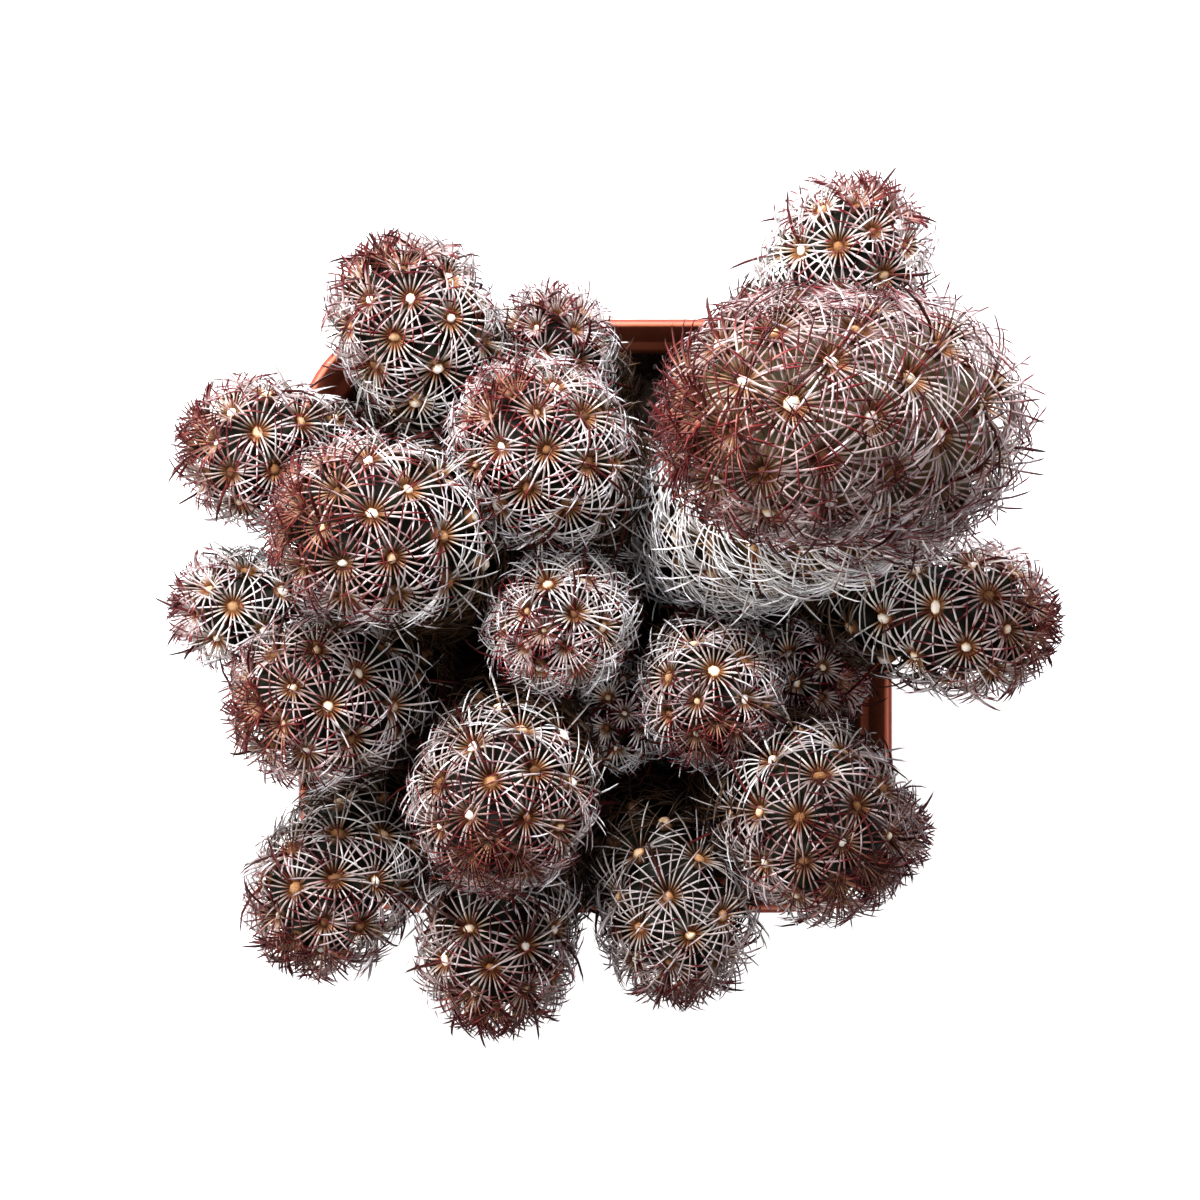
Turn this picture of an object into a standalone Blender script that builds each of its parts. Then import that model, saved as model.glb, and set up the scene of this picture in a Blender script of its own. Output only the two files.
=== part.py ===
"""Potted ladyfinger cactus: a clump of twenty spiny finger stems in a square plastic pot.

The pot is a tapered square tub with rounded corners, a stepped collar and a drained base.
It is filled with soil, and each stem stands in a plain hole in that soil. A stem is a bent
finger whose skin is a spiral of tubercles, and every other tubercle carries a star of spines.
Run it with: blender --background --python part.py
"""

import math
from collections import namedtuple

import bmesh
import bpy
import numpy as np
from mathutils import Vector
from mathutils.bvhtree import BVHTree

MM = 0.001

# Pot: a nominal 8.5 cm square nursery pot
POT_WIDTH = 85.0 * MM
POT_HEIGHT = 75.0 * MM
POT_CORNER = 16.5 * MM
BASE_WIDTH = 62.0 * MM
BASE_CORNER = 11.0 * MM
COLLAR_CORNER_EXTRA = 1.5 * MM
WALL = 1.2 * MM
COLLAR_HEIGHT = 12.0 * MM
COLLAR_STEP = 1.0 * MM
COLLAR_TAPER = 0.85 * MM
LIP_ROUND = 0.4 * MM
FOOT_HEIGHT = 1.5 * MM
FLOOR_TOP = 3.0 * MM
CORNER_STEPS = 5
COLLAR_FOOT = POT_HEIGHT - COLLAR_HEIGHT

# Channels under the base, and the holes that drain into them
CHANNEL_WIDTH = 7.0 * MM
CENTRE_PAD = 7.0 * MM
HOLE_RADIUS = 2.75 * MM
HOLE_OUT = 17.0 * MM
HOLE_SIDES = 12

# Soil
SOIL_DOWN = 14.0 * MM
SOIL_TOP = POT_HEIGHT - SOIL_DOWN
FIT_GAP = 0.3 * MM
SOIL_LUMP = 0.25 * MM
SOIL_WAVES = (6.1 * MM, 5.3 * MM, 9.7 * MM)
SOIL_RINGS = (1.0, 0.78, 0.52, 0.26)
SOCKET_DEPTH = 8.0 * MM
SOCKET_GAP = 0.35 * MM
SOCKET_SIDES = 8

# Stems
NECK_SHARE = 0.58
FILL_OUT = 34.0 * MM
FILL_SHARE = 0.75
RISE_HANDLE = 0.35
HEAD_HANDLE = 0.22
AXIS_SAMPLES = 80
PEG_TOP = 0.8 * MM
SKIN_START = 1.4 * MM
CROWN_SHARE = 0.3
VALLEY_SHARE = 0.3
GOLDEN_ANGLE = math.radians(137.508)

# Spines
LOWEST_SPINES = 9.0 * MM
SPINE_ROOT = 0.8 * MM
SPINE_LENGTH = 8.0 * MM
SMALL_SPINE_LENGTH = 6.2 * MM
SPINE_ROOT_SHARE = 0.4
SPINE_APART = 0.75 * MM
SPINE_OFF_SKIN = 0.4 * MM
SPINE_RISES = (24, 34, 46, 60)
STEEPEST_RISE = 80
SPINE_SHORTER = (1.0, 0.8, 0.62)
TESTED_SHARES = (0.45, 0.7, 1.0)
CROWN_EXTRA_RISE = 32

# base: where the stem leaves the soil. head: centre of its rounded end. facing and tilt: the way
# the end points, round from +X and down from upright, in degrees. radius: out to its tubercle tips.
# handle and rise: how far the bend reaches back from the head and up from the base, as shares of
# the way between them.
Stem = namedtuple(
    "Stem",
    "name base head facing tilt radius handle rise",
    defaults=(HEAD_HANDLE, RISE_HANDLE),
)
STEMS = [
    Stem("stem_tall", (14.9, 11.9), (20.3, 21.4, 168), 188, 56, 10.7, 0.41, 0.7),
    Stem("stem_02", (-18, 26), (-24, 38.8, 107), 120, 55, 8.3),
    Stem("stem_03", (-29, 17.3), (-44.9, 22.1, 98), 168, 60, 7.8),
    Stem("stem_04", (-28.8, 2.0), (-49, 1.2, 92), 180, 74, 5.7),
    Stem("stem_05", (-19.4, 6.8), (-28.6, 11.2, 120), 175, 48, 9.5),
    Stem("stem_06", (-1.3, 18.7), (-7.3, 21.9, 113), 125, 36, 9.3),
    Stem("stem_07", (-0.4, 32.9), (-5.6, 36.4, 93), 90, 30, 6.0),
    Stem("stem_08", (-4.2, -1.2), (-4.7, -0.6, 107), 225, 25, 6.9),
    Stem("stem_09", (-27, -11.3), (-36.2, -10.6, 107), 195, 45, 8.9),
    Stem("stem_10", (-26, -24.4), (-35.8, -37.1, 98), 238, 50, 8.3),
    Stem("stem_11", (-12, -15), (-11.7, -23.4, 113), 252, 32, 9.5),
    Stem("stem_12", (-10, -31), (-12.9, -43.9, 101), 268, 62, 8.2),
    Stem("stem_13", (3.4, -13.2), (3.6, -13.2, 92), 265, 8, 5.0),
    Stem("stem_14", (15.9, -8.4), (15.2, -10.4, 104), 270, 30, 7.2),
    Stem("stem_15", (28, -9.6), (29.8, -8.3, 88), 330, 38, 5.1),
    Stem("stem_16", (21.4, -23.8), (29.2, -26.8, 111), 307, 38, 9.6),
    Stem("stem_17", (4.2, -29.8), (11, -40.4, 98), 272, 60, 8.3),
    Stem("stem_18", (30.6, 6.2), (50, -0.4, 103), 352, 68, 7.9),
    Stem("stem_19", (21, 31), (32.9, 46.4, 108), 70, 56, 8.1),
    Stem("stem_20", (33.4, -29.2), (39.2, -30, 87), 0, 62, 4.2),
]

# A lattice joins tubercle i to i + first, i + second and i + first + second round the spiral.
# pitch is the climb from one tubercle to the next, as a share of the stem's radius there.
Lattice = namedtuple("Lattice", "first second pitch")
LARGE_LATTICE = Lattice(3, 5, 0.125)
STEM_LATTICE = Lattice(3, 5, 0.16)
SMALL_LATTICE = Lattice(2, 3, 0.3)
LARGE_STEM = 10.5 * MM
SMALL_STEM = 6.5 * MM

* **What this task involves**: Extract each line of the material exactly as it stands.

* **Result**:
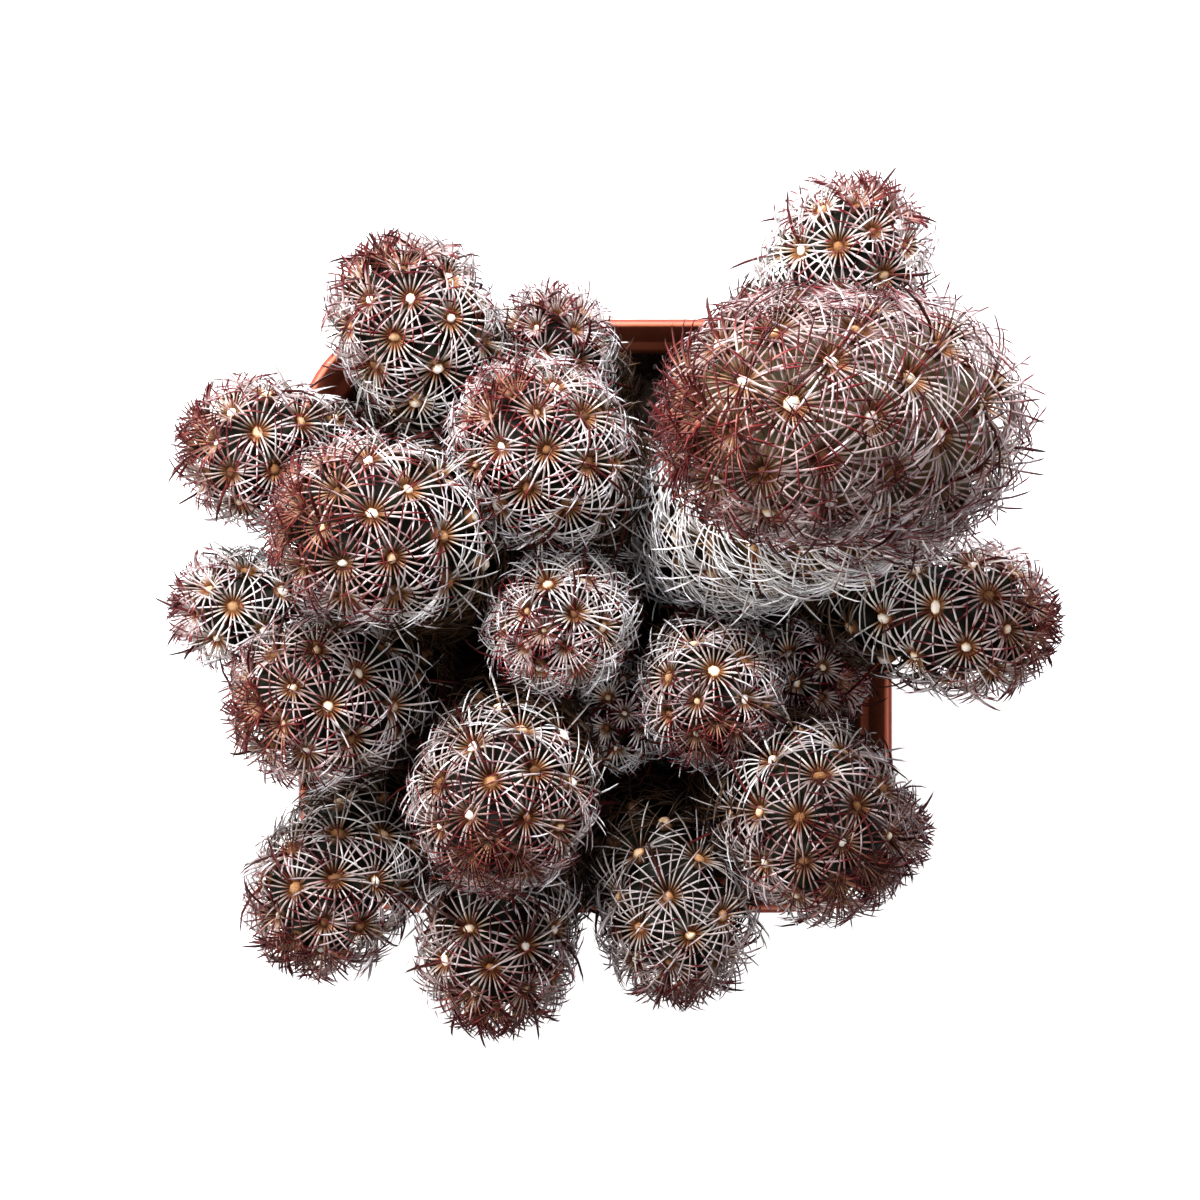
Turn this picture of an object into a standalone Blender script that builds each of its parts. Then import that model, saved as model.glb, and set up the scene of this picture in a Blender script of its own. Output only the two files.
=== part.py ===
"""Potted ladyfinger cactus: a clump of twenty spiny finger stems in a square plastic pot.

The pot is a tapered square tub with rounded corners, a stepped collar and a drained base.
It is filled with soil, and each stem stands in a plain hole in that soil. A stem is a bent
finger whose skin is a spiral of tubercles, and every other tubercle carries a star of spines.
Run it with: blender --background --python part.py
"""

import math
from collections import namedtuple

import bmesh
import bpy
import numpy as np
from mathutils import Vector
from mathutils.bvhtree import BVHTree

MM = 0.001

# Pot: a nominal 8.5 cm square nursery pot
POT_WIDTH = 85.0 * MM
POT_HEIGHT = 75.0 * MM
POT_CORNER = 16.5 * MM
BASE_WIDTH = 62.0 * MM
BASE_CORNER = 11.0 * MM
COLLAR_CORNER_EXTRA = 1.5 * MM
WALL = 1.2 * MM
COLLAR_HEIGHT = 12.0 * MM
COLLAR_STEP = 1.0 * MM
COLLAR_TAPER = 0.85 * MM
LIP_ROUND = 0.4 * MM
FOOT_HEIGHT = 1.5 * MM
FLOOR_TOP = 3.0 * MM
CORNER_STEPS = 5
COLLAR_FOOT = POT_HEIGHT - COLLAR_HEIGHT

# Channels under the base, and the holes that drain into them
CHANNEL_WIDTH = 7.0 * MM
CENTRE_PAD = 7.0 * MM
HOLE_RADIUS = 2.75 * MM
HOLE_OUT = 17.0 * MM
HOLE_SIDES = 12

# Soil
SOIL_DOWN = 14.0 * MM
SOIL_TOP = POT_HEIGHT - SOIL_DOWN
FIT_GAP = 0.3 * MM
SOIL_LUMP = 0.25 * MM
SOIL_WAVES = (6.1 * MM, 5.3 * MM, 9.7 * MM)
SOIL_RINGS = (1.0, 0.78, 0.52, 0.26)
SOCKET_DEPTH = 8.0 * MM
SOCKET_GAP = 0.35 * MM
SOCKET_SIDES = 8

# Stems
NECK_SHARE = 0.58
FILL_OUT = 34.0 * MM
FILL_SHARE = 0.75
RISE_HANDLE = 0.35
HEAD_HANDLE = 0.22
AXIS_SAMPLES = 80
PEG_TOP = 0.8 * MM
SKIN_START = 1.4 * MM
CROWN_SHARE = 0.3
VALLEY_SHARE = 0.3
GOLDEN_ANGLE = math.radians(137.508)

# Spines
LOWEST_SPINES = 9.0 * MM
SPINE_ROOT = 0.8 * MM
SPINE_LENGTH = 8.0 * MM
SMALL_SPINE_LENGTH = 6.2 * MM
SPINE_ROOT_SHARE = 0.4
SPINE_APART = 0.75 * MM
SPINE_OFF_SKIN = 0.4 * MM
SPINE_RISES = (24, 34, 46, 60)
STEEPEST_RISE = 80
SPINE_SHORTER = (1.0, 0.8, 0.62)
TESTED_SHARES = (0.45, 0.7, 1.0)
CROWN_EXTRA_RISE = 32

# base: where the stem leaves the soil. head: centre of its rounded end. facing and tilt: the way
# the end points, round from +X and down from upright, in degrees. radius: out to its tubercle tips.
# handle and rise: how far the bend reaches back from the head and up from the base, as shares of
# the way between them.
Stem = namedtuple(
    "Stem",
    "name base head facing tilt radius handle rise",
    defaults=(HEAD_HANDLE, RISE_HANDLE),
)
STEMS = [
    Stem("stem_tall", (14.9, 11.9), (20.3, 21.4, 168), 188, 56, 10.7, 0.41, 0.7),
    Stem("stem_02", (-18, 26), (-24, 38.8, 107), 120, 55, 8.3),
    Stem("stem_03", (-29, 17.3), (-44.9, 22.1, 98), 168, 60, 7.8),
    Stem("stem_04", (-28.8, 2.0), (-49, 1.2, 92), 180, 74, 5.7),
    Stem("stem_05", (-19.4, 6.8), (-28.6, 11.2, 120), 175, 48, 9.5),
    Stem("stem_06", (-1.3, 18.7), (-7.3, 21.9, 113), 125, 36, 9.3),
    Stem("stem_07", (-0.4, 32.9), (-5.6, 36.4, 93), 90, 30, 6.0),
    Stem("stem_08", (-4.2, -1.2), (-4.7, -0.6, 107), 225, 25, 6.9),
    Stem("stem_09", (-27, -11.3), (-36.2, -10.6, 107), 195, 45, 8.9),
    Stem("stem_10", (-26, -24.4), (-35.8, -37.1, 98), 238, 50, 8.3),
    Stem("stem_11", (-12, -15), (-11.7, -23.4, 113), 252, 32, 9.5),
    Stem("stem_12", (-10, -31), (-12.9, -43.9, 101), 268, 62, 8.2),
    Stem("stem_13", (3.4, -13.2), (3.6, -13.2, 92), 265, 8, 5.0),
    Stem("stem_14", (15.9, -8.4), (15.2, -10.4, 104), 270, 30, 7.2),
    Stem("stem_15", (28, -9.6), (29.8, -8.3, 88), 330, 38, 5.1),
    Stem("stem_16", (21.4, -23.8), (29.2, -26.8, 111), 307, 38, 9.6),
    Stem("stem_17", (4.2, -29.8), (11, -40.4, 98), 272, 60, 8.3),
    Stem("stem_18", (30.6, 6.2), (50, -0.4, 103), 352, 68, 7.9),
    Stem("stem_19", (21, 31), (32.9, 46.4, 108), 70, 56, 8.1),
    Stem("stem_20", (33.4, -29.2), (39.2, -30, 87), 0, 62, 4.2),
]

# A lattice joins tubercle i to i + first, i + second and i + first + second round the spiral.
# pitch is the climb from one tubercle to the next, as a share of the stem's radius there.
Lattice = namedtuple("Lattice", "first second pitch")
LARGE_LATTICE = Lattice(3, 5, 0.125)
STEM_LATTICE = Lattice(3, 5, 0.16)
SMALL_LATTICE = Lattice(2, 3, 0.3)
LARGE_STEM = 10.5 * MM
SMALL_STEM = 6.5 * MM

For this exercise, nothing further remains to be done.